Recall that, the Euler Theorem says if \(n\) is an odd prime, then \(x\) is \(QR~mod~n\) iff \(x^{(p-1)/2} \equiv 1~mod~p\). But what if \(n\) is not an odd prime?

If we can find an \(a\) and an \(n\) such that \((\frac{a}{n}) \equiv a^{(n-1)/2}~mod~n\), \(n\) is a pseudo-prime to base \(a\)!

For example, \((\frac{10}{91}) = -1 \equiv 10^{45}~mod~91\).

If \(n\) is an odd composite number, then \(n\) is an Euler Pseudo Prime (EPP) to base \(a\) for always half of the integers \(a \in [1, n-1]\). This leads to Solovay-Strassen primality test.

6.3.3. Properties for Jacobi Symbol¶

If \(n\) is an odd integer and \(m_1 \equiv m_2~mod~n\), then \((\frac{m_1}{n}) = (\frac{m_2}{n})\).

\[\begin{split}(\frac{2}{n}) = \begin{cases}+1& if~n\equiv \pm1~mod~8\\-1& if~n\equiv \pm3~mod~8\end{cases}\end{split}\]

\((\frac{m_1m_2}{n}) = (\frac{m_1}{n})(\frac{m_2}{n})\). If \(m=2^kt\) and \(t\) is odd, then \((\frac{m}{n})=(\frac{2}{n})^k(\frac{t}{n})\).
\(m\) and \(n\) are odd integers, then

\[\begin{split}(\frac{m}{n}) = \begin{cases}-(\frac{n}{m})& if~m\equiv n\equiv 3~mod~4\\(\frac{n}{m})& o.w.\end{cases}\end{split}\]

Example:

\[(\frac{7411}{9283}) = -(\frac{9283}{7411})= -(\frac{1872}{7411})= -(\frac{2}{7411})^4(\frac{117}{7411}) =-(\frac{117}{7411})=-(\frac{7411}{117})=-(\frac{40}{117})=-(\frac{2}{117})^3(\frac{5}{117}) = (\frac{5}{117})=(\frac{117}{5})=(\frac{2}{5})=-1\]

The complexity reduces from \(O(\log^3n)\) to \(O(\log n) \times O(\log^2n)\)

6.4. Solovay-Strassen¶

To check whether \(n\) is prime or not, randomly choose an integer \(a \in [1, n-1]\).

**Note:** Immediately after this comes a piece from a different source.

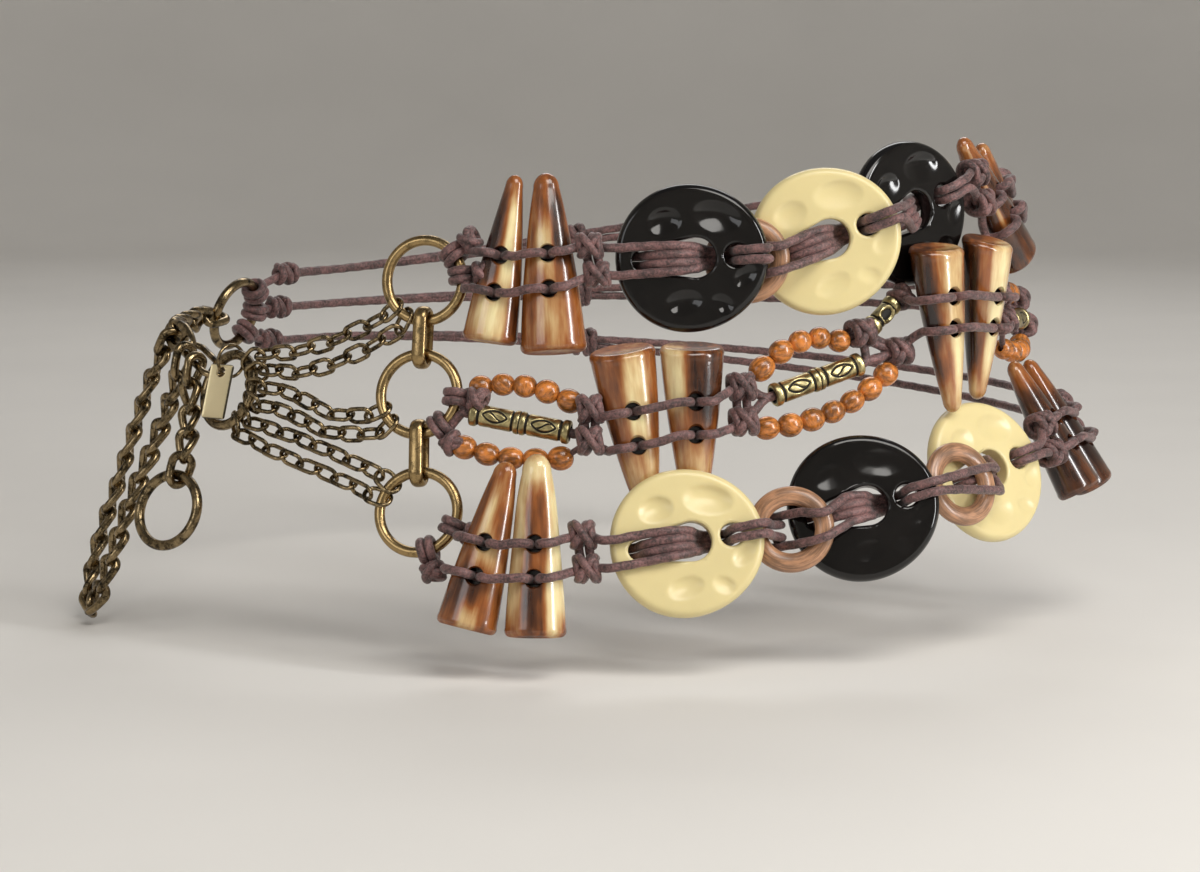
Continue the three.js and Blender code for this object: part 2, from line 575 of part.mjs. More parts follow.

If \((\frac{a}{n}) \equiv a^{(n-1)/2}~mod~n\), then \(n\) may be a prime, if not \(n\) is definitely a composite.

6.5. Blum Integer¶

A composite integer is called Blum Integer if \(n=pq\) where \(p\) and \(q\) are distinct prime numbers satisfying \(p\equiv q\equiv 3~mod~4\).

6.5.1. Theorem¶

For a Blum integer \(n\) the followings hold:

\((\frac{-1}{p})(\frac{-1}{q}) = -1\) then \((\frac{-1}{n})=-1\);
For \(y \in \mathbb{Z}_n^*\), if \((\frac{y}{n})=1\), then either \(y \in QR_n\) or \(-y \in QR_n\). Don’t confuse Jacobi Symbol with Legendre Symbol here.
For any \(y \in QR_n\), it has four square roots \(u, -u, v, -v\). They satisfy the following properties

\((\frac{u}{p})=1\) and \((\frac{u}{q})=1\) i.e. \(u \in QR_n\)
\((\frac{-u}{p})=-1\) and \((\frac{-u}{q})=-1\), then \(u\) is a pseudo square mod \(n\), i.e. \((\frac{u}{n})=1\)
\((\frac{v}{p})=-1\) and \((\frac{v}{q})=+1\)
\((\frac{-v}{p})=+1\) and \((\frac{-v}{q})=-1\)

Function \(f(x)=x^2~mod~n\) is a permutation of \(QR_n\);
For \(y \in QR_n\), exactly one square root of \(y\) with Jacobi symbol \(1\) is less then \(n/2\).